Obserwatorzy

poniedziałek, 27 stycznia 2014

Czapka (męska) do kompletu

Zrobiłam ją do kompletu. Zięć mój ubolewał, że ma ode mnie mnóstwo szalików, otulaczy itp., jednak nie  stanowią one kompletu, a to brakuje czapki, a to czapka nie pasuje do szalika itp. Przywiózł komin zrobiony kilka lat temu oraz rękawiczki i stwierdził, że chciałby do tego czapkę.
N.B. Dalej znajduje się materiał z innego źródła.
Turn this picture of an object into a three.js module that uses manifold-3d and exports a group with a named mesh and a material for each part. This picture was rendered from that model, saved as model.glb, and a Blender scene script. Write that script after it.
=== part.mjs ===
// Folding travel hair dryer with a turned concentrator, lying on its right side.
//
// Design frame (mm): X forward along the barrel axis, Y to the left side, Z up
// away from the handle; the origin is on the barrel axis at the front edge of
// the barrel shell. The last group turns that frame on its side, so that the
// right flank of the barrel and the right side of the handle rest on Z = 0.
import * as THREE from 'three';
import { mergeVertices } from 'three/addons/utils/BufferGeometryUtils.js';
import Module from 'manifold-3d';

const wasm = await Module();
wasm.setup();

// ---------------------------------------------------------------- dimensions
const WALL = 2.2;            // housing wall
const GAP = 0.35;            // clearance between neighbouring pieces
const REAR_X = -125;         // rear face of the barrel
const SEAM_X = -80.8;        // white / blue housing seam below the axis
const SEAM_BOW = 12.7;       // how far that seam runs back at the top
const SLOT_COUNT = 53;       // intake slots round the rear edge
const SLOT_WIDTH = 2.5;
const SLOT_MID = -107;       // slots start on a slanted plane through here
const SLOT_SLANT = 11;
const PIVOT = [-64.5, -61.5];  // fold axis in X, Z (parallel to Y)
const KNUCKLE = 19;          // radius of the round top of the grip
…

Druty 4,5 mm; włóczka 100% akryl; zużycie ok. 150 g
 
Dumałam i dumałam - identycznej włóczki już nie miałam. W końcu przypomniałam sobie, że mam wielki motek melanżu dawno kupionego w Lidlu. Stwierdziłam, że nawet współgra kolorystycznie z kominem. Nie pasowało mi, żeby czapka dla mężczyzny została wykonana ściegiem ryżowym, dlatego zrobiłam ją w paski - tak jak rękawiczki. I teraz chyba jest już komplet.
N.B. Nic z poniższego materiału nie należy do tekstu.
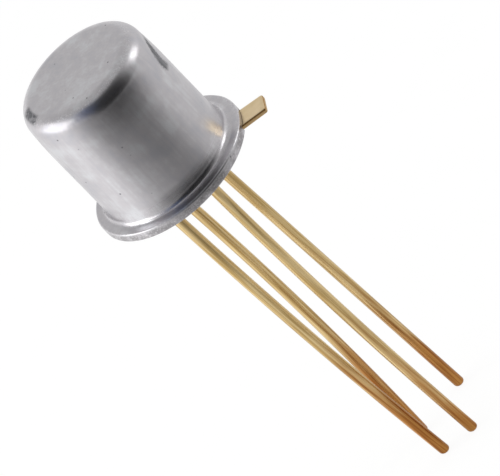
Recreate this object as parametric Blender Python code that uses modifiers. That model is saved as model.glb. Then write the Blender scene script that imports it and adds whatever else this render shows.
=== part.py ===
"""A field-effect transistor in a small round metal can with four wire leads.

The can is welded to a drawn header shell, which is filled with glass. Three leads pass through the glass
and end as posts beside the chip. The fourth is welded to the shell. The origin is the centre of the seating
plane, which is the underside of the header, and +Z runs up the can. The sizes build outwards from the
circle that the leads stand on. Run it with
    blender --background --python part.py
"""

import math

import bmesh
import bpy
from mathutils import Vector
from mathutils.geometry import interpolate_bezier

MM = 0.001

# Leads
LEAD_CIRCLE_RADIUS = 1.27 * MM
LEAD_RADIUS = 0.18 * MM
LEAD_LENGTH = 13.50 * MM
LEAD_TIP_FLAT_RADIUS = 0.065 * MM
LEAD_KNEE = 0.90 * MM
POST_HEIGHT = 0.35 * MM

# Each lead's place on its circle
LEAD_ANGLE = {"lead_source": 90.0, "lead_gate": 180.0, "lead_drain": 270.0, "lead_case": 0.0}
POSTS = ("lead_source", "lead_gate", "lead_drain")

# How handling has bent each lead: a kick under the glass, a lean and a bow one way, a splay the other
LEAN_ANGLE = 62.0
LEAD_KICK = {
    "lead_source": -0.09 * MM,
    "lead_gate": 0.12 * MM,
    "lead_drain": 0.17 * MM,
    "lead_case": -0.07 * MM,
}
LEAD_LEAN = {
    "lead_source": 0.84 * MM,
    "lead_gate": 0.46 * MM,
    "lead_drain": 1.01 * MM,
    "lead_case": 0.64 * MM,
}
LEAD_BOW = {
    "lead_source": 0.0,
    "lead_gate": 0.17 * MM,
    "lead_drain": -0.10 * MM,
    "lead_case": -0.11 * MM,
}
LEAD_SPLAY = {
    "lead_source": -0.79 * MM,
    "lead_gate": 0.34 * MM,
    "lead_drain": 0.32 * MM,
    "lead_case": 0.01 * MM,
}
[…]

Wzór melanżu nieznacznie inaczej układa się, aniżeli na rękawiczkach, jednak mam wrażenie, że nie jest to istotna różnica. Czapkę w stylu beanie zrobiłam podwójną nitką. Nada się na teraźniejsze mrozy. I jest to jedyna robótka, która powstała podczas ostatnich dwóch tygodni.

*   *   *
Dziękuję za tak liczne gratulacje z powodu mojego babciowania i życzenia dla wnuczki. Mała Wandzia ma już ponad trzy miesiące i staje się coraz bardziej komunikatywnym dzieckiem. Jest uroczą dziewczynką robiącą postępy z dnia na dzień. Dostarcza nam wiele radości. Cieszyliśmy się z mężem z pobytu u nas córki z wnuczką. Muszę przyznać, że obecność maleństwa łagodzi obyczaje w domu. Panie (córka  z wnuczką) wróciły już do Krakowa. Mam nadzieję, że na wiosnę, kiedy zrobi się ciepło znów do nas przyjadą na dłużej.